Locate every line in the records below that holds the word "picture" and return each one.

>> Begin EXERCISE MATERIALS

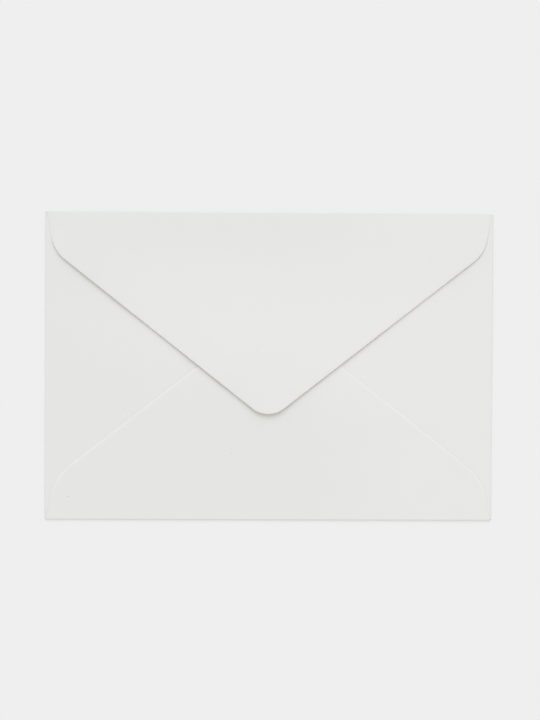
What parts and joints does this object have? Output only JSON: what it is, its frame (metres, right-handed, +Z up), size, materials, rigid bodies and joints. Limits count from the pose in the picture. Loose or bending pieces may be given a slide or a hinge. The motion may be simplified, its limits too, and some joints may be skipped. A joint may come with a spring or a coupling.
{
  "type": "paper envelope",
  "caption": "Closed pointed-flap paper envelope, flap side up: one sheet folded into a flat pocket, with rounded flap points and slanted glued seams",
  "frame": {"origin": "on the table under the middle of the folded envelope", "axes": "+X along the long edge to the right as the flap side is seen, +Y towards the top fold, +Z up, square to the panels"},
  "size_m": [0.16, 0.11, 0.0017],
  "materials": {
    "paper": "smooth uncoated off-white writing paper"
  },
  "bodies": {
    "root": {"envelope": "paper"}
  },
  "joints": []
}
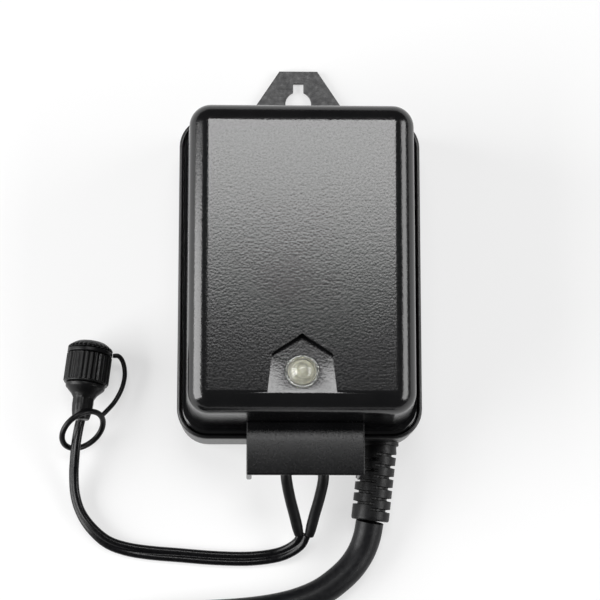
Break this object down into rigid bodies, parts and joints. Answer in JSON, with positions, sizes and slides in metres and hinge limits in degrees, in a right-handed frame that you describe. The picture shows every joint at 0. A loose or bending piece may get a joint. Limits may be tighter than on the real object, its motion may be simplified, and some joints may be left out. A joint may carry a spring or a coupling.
{
  "type": "low-voltage power box with light sensor",
  "caption": "Black outdoor power box on its back: hanging tab, house-shaped light sensor window, terminal hood with flat lead and capped connector, and a rubber mains cord with plug.",
  "frame": {"origin": "middle of the back of the case, half way between the tip of the hanging tab and the lip of the terminal hood, on the surface that it lies on", "axes": "+Z out of the front face, +Y towards the hanging tab, +X to the right seen from the front"},
  "size_m": [0.2155, 0.3533, 0.0639],
  "materials": {
    "case_plastic": "satin, fine moulded texture",
    "tray_plastic": "satin",
    "hood_plastic": "satin",
    "seal_rubber": "matte",
    "screw_steel": "zinc plated",
    "black_paint": "matte",
    "lens_clear": "clear, slightly milky",
    "spring_steel": "zinc plated",
    "cell_ceramic": "semi-gloss",
    "board_green": "solder mask",
    "relay_blue": "gloss",
    "capacitor_sleeve": "gloss",
    "resistor_tan": "lacquered",
    "lamination_steel": "varnished",
    "former_nylon": "natural",
    "copper_wire": "enamelled",
    "cutout_plastic": "satin",
    "wire_insulation": "satin",
    "brass": "plain",
    "tinned_copper": "tinned",
    "shrink_sleeve": "matte shrink",
    "lead_pvc": "satin",
    "connector_plastic": "satin",
    "grip_rubber": "satin",
    "cord_rubber": "matte",
    "tie_strap": "woven",
    "plug_rubber": "matte",
    "plug_metal": "nickel plated",
    "tether_rubber": "satin"
  },
  "bodies": {
    "case": {"front_cover": "case_plastic", "rear_tray": "tray_plastic", "case_gasket": "seal_rubber", "case_screws": "screw_steel", "hanger_plate": "black_paint", "hanger_screws": "screw_steel", "sensor_lens": "lens_clear", "lens_seal": "seal_rubber", "lens_clip": "spring_steel", "light_cell": "cell_ceramic", "sensor_board": "board_green", "relay": "relay_blue", "capacitor": "capacitor_sleeve", "board_parts": "resistor_tan", "board_screws": "screw_steel", "transformer_core": "lamination_steel", "winding_former": "former_nylon", "primary_winding": "copper_wire", "secondary_winding": "copper_wire", "transformer_saddle": "spring_steel", "transformer_screws": "screw_steel", "overload_cutout": "cutout_plastic", "mains_wires": "wire_insulation", "outlet_wires": "wire_insulation", "switch_wires": "wire_insulation", "terminal_block": "tray_plastic", "terminal_hood": "hood_plastic", "terminal_plates": "brass", "wire_lugs": "tinned_copper", "sleeve_left": "shrink_sleeve", "sleeve_right": "shrink_sleeve", "output_lead": "lead_pvc", "connector_body": "connector_plastic", "connector_contacts": "brass", "connector_seal": "seal_rubber", "cord_grip": "grip_rubber", "mains_cord_run": "cord_rubber", "mains_cord_coil": "cord_rubber", "mains_cord_tail": "cord_rubber", "cord_tie": "tie_strap", "plug_body": "plug_rubber", "plug_pins": "plug_metal", "plug_earth_clips": "plug_metal"},
    "washer_left": {"washer_left": "tinned_copper"},
    "screw_left": {"screw_left": "screw_steel"},
    "washer_right": {"washer_right": "tinned_copper"},
    "screw_right": {"screw_right": "screw_steel"},
    "cap_tether": {"cap_tether": "tether_rubber"},
    "dust_cap": {"dust_cap": "connector_plastic"}
  },
  "joints": [
    {"name": "washer_left_travel", "type": "slide", "parent": "case", "child": "washer_left", "axis": [0, -1, 0], "range_m": [0, 0.0028]},
    {"name": "screw_left_turn", "type": "hinge", "parent": "washer_left", "child": "screw_left", "pos_m": [-0.0052, -0.0718, 0.0322], "axis": [0, -1, 0], "range_deg": [0, 1440]},
    {"name": "washer_right_travel", "type": "slide", "parent": "case", "child": "washer_right", "axis": [0, -1, 0], "range_m": [0, 0.0028]},
    {"name": "screw_right_turn", "type": "hinge", "parent": "washer_right", "child": "screw_right", "pos_m": [0.0088, -0.0718, 0.0322], "axis": [0, -1, 0], "range_deg": [0, 1440]},
    {"name": "tether_travel", "type": "slide", "parent": "case", "child": "cap_tether", "axis": [0.1128, 0.9898, -0.0872], "range_m": [0, 0.0026]},
    {"name": "cap_turn", "type": "hinge", "parent": "cap_tether", "child": "dust_cap", "pos_m": [-0.0813, -0.0449, 0.0102], "axis": [0.1128, 0.9898, -0.0872], "range_deg": [0, 720]}
  ],
  "couplings": [
    {"joint": "screw_left_turn", "follows": "washer_left_travel", "rad_per_m": 8975.9},
    {"joint": "screw_right_turn", "follows": "washer_right_travel", "rad_per_m": 8975.9},
    {"joint": "tether_travel", "follows": "cap_turn", "m_per_rad": 0.00019894}
  ]
}
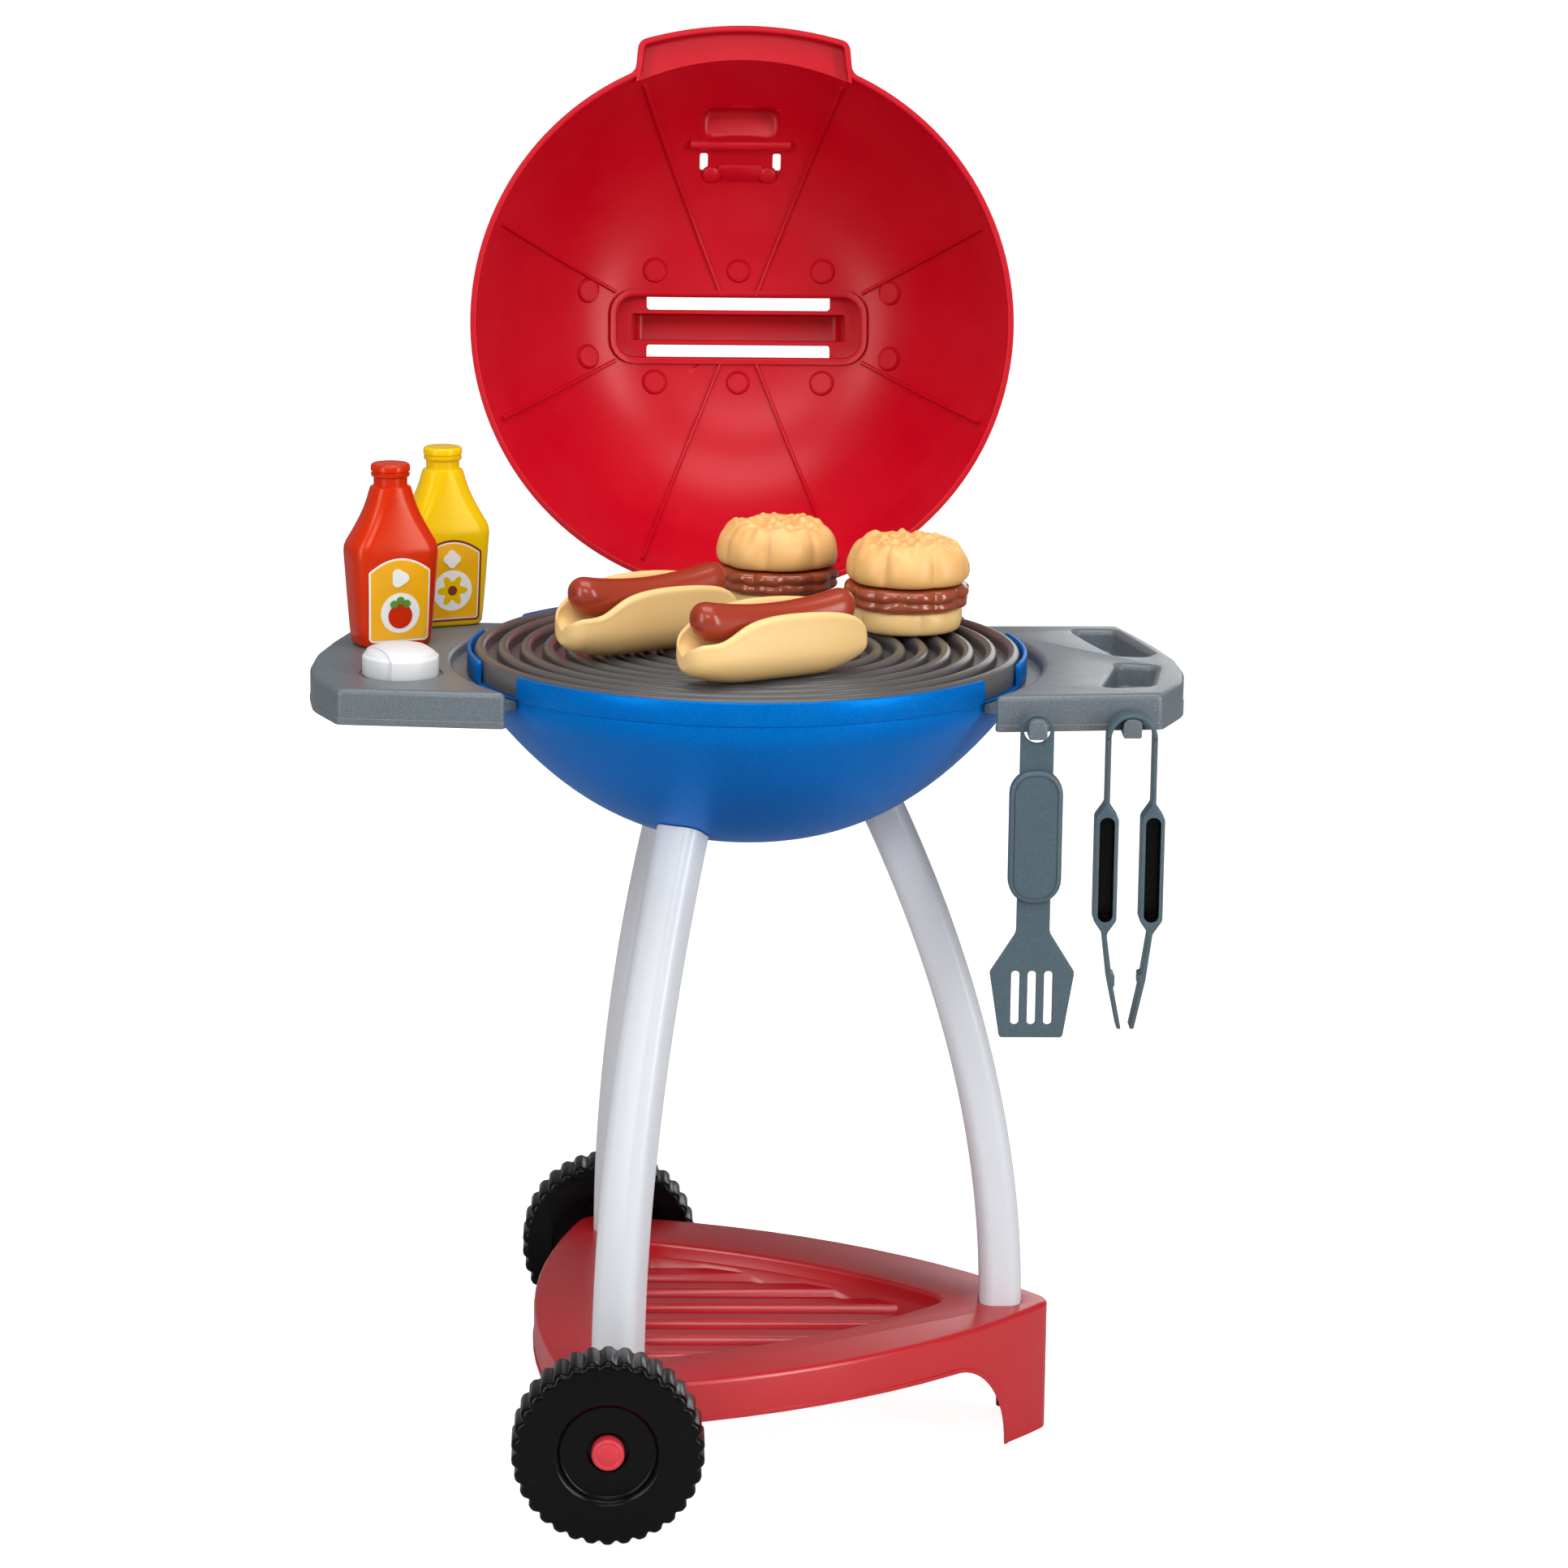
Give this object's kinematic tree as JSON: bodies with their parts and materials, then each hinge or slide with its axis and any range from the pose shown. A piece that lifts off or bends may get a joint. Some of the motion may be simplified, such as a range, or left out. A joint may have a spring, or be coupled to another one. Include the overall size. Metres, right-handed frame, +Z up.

>> End EXERCISE MATERIALS

THE OUTPUT >>
What parts and joints does this object have? Output only JSON: what it is, its frame (metres, right-handed, +Z up), size, materials, rigid bodies and joints. Limits count from the pose in the picture. Loose or bending pieces may be given a slide or a hinge. The motion may be simplified, its limits too, and some joints may be skipped. A joint may come with a spring or a coupling.
Break this object down into rigid bodies, parts and joints. Answer in JSON, with positions, sizes and slides in metres and hinge limits in degrees, in a right-handed frame that you describe. The picture shows every joint at 0. A loose or bending piece may get a joint. Limits may be tighter than on the real object, its motion may be simplified, and some joints may be left out. A joint may carry a spring or a coupling.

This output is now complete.